Caesium is the radioactive source for this experiment. It emits high energy Gamma ray photons randomly during radioactive decay. Radioactive decay is a set of various processes by which unstable atomic nuclei emit subatomic particles (radiation). Decay is said to occur in the parent nucleus and produces a daughter nucleus. This is a truly random process, i.e. it is impossible to predict when an atomic nucleus will decay. Photons are emitted in all directions, but those that travel in the direction of the photomultiplier hit the scintillation crystal which in this case is a Sodium Iodide crystal. The scintillation crystal converts each gamma photon into a large number of lower energy photons. These photons are called the optical photons and have a lower energy due to their decreased frequency (although they are named optical we still cant see them). The photomultiplier tube is sensitive to optical photons and produces electrons from them by the photoelectric effect. The photoelectric effect is a quantum electronic phenomenon in which electrons are emitted from matter after the absorption of energy from electromagnetic radiation x-ray. Hence the electrons leaving the photocathode have the energy of the incoming photon.

The photomultiplier is mostly made up of empty space but it does contain electrodes which are used to amplify the electrons. There are 10 electrodes, each coated with dynodes. Each dynode has a different voltage across it. The difference across all the voltages is 1000V. Each dynode is held at a more positive voltage than the previous one. The electrons leave the photocathode and move towards the first dynode where they are accelerated by the electric field and arrive with much greater energy. After striking the first dynode, more lower energy electrons are emitted and these are accelerated towards the second dynode. The dynodes cause a cascade of electrons which keep increasing at each dynode. Finally they reach the anode where the accumulation of charge results in a sharp but small current pulse. This current pulse leaves the photomultiplier and goes through the amplifier in the NIM before it is directed to the discriminator.

The discriminator has a threshold voltage which can be set. The threshold voltage is set to a value which is halfway up the incoming pulse.
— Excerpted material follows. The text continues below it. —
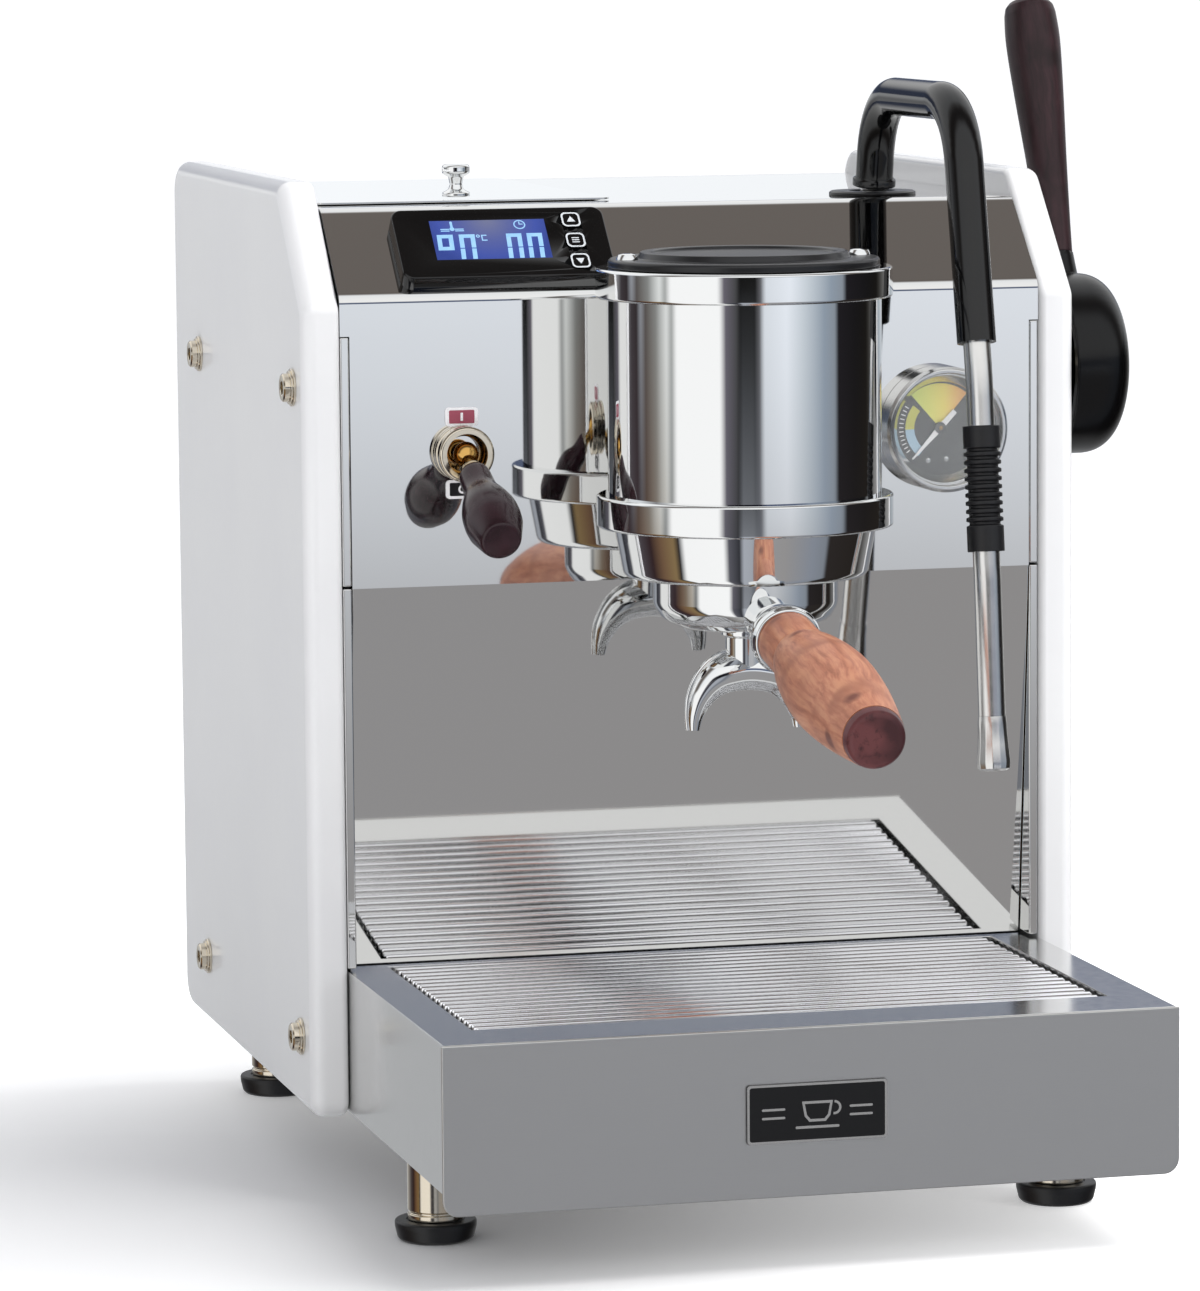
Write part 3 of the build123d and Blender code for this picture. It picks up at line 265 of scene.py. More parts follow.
def copied(node, name, bevel=0.0):
    """A merged, smoothly shaded copy of a CAD node, with its sharp edges eased by a bevel in mm."""
    shape = bmesh.new()
    shape.from_mesh(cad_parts[node].data)
    bmesh.ops.remove_doubles(shape, verts=shape.verts, dist=1e-6)
    if bevel:
        bmesh.ops.dissolve_limit(shape, angle_limit=math.radians(2), verts=shape.verts, edges=shape.edges)
    piece = new_piece(name, shape)
    if bevel:
        ease = piece.modifiers.new("eased_edges", "BEVEL")
        ease.width = bevel * MM
        ease.segments = 3
        ease.limit_method = "ANGLE"
        ease.angle_limit = math.radians(40)
    return smooth(piece)


def fit(piece, body, finish, slot, *nodes):
    """Gives a piece its finish and its place on a body, where it stands for CAD nodes."""
    if finish is not None:
        piece.data.materials.clear()
        piece.data.materials.append(finish)
    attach(piece, body)
    if nodes:
        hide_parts(*nodes)
    return piece


def refinished(node, name, body, finish, slot, bevel=0.0):
    """Puts a smooth copy of a CAD node in that node's place."""
    return fit(copied(node, name, bevel), body, finish, slot, node)


for node in ("side_panel_left", "side_panel_right"):
    refinished(node, node + "_lacquered", "machine", lacquer, "lacquer_white")

# ------------------------------------------------------------------ panel screws
# Nickel-plated socket-head screws, each on a thick and a thin washer, four in each side panel.
# The plating is warm and a little dull, with fine rings left by the lathe.
NICKEL = "#dcd2c0"
TURNING_MM = 1.1
HEAD_R = 5.6
WASHER_R = 7.4
SOCKET_R = 2.9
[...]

For example if the pulse height was 4V the threshold voltage is set at 2V. Then, whenever a signal crosses the threshold voltage, the discriminator produces a standard flat top pulse. The Lab jack then counts the number of these standard pulses per second which is a random number since radioactive decay is random. This is the number we will be getting the results of our lottery from.

How The Results Are Going To Be Generated

The experiment will be run and the number of events observed in a second will be determined from the average of many periods (50 or more). We will then, having set this base line, determine the number of gamma emissions in eight one second time bins. If the number of emissions lies above the long term average then we will assign the number 1 and each count which is below the average will be assigned the number 0. Thus whoever has the correct combination of 1s and 0s in the correct order is the winner. As an example a trial experiment was run. The results were as follows:

Results Table

Seconds	Frequency	Counter	Number Assigned
3248167453.008	1571.14	1557	1
3248167454.016	1524.80	1537	0
3248167455.017	1507.49	1509	0
3248167456.008	1557.01	1543	0
3248167457.009	1584.42	1586	1
3248167458.016	1557.10	1568	1
3248167459.008	1572.58	1560	1
3248167460.016	1524.80	1537	0
		Average result 1545

The Lab jack has a timer which has been set in the past and can not be reset therefore the time does not start at 0 seconds as one would expect. However it is still measuring at one second time intervals so this makes no difference what so ever. According to the trial experiment, the winning combination is 1,0,0,0,1,1,1,0. The winner will be the participant who has chosen this exact combination.